If you want to balance the expected timeframe an objective should be available, you should look at changing the progression_minimum or progression_maximum. If you want to balance how much objectives reward, you may want to look at modifying progression_reward. If you want to look at balancing the cost of an objective depending on the expected progression, you may want to look at global_progression_influence_intensity. If you want to look at decreasing or increasing the deviance allowed before objectives become worthless progression-wise, you may want to look at modifying global_progression_deviance_required

  • progression_minimum - The minimum number of progression points required to purchase this uplink item.

What NOT to do when balancing

Overcompensate

You do not want to overcompensate variables such as progression_minimum and progression_maximum. Such values need to be an accurate representation of roughly around the time a player should unlock the objective or uplink item. progression_scaling_deviance is supposed to represents the limit that a casual player can be at before it becomes significantly harder for them to progress throughout.
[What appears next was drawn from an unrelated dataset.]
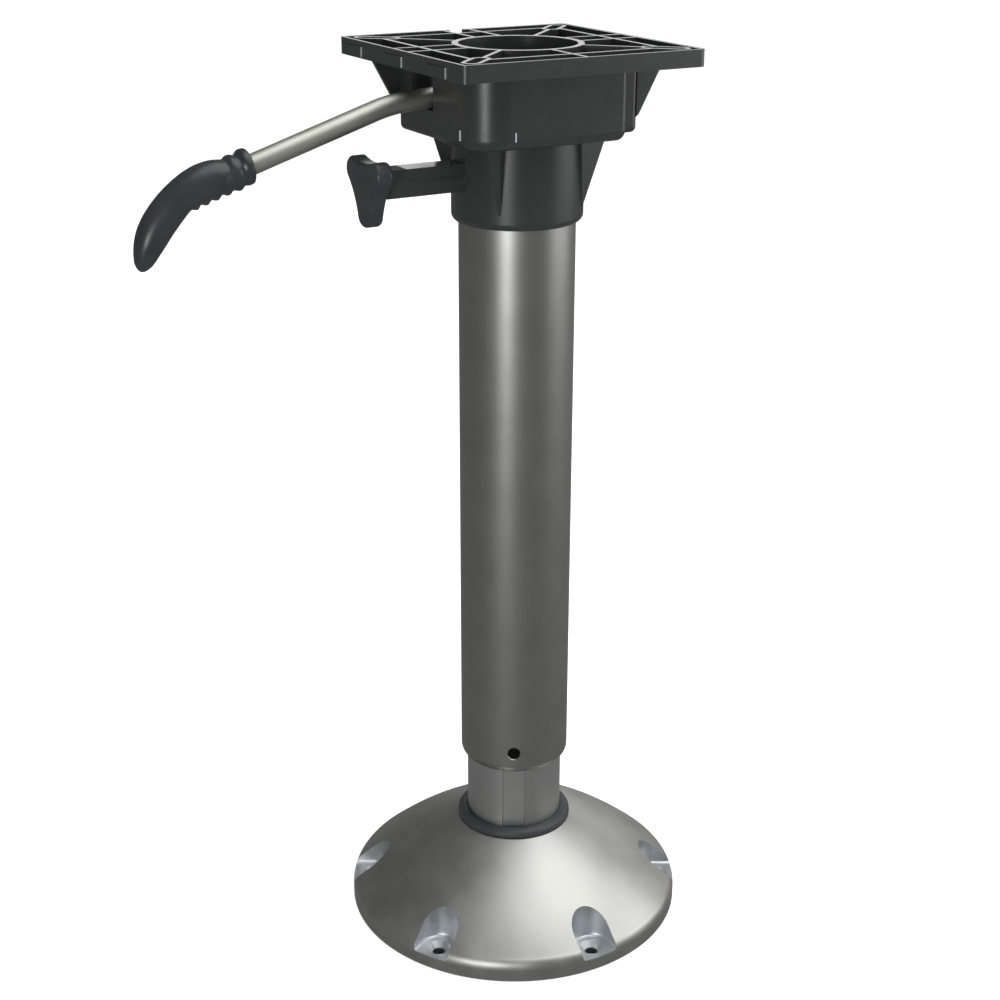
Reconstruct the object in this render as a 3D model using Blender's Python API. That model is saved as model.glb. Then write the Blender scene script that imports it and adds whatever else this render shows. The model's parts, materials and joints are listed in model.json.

You should expect people to be within progression_scaling_deviance + progression_scaling_deviance * global_progression_deviance_required. (Assuming progression_scaling_deviance is 20 minutes and progression_scaling_deviance_required is 0.5, 20 + 0.5 * 20 = 30; this gives us a value of 30 minutes). This is the expected deviance.

Reward large amounts of progression points

Progression points are passively gained, so rewarding large amounts of progression points will let people bypass the scaling as they'll immediately jump to an absurd value. A good rule of thumb is to always keep the reward within or below the expected deviance.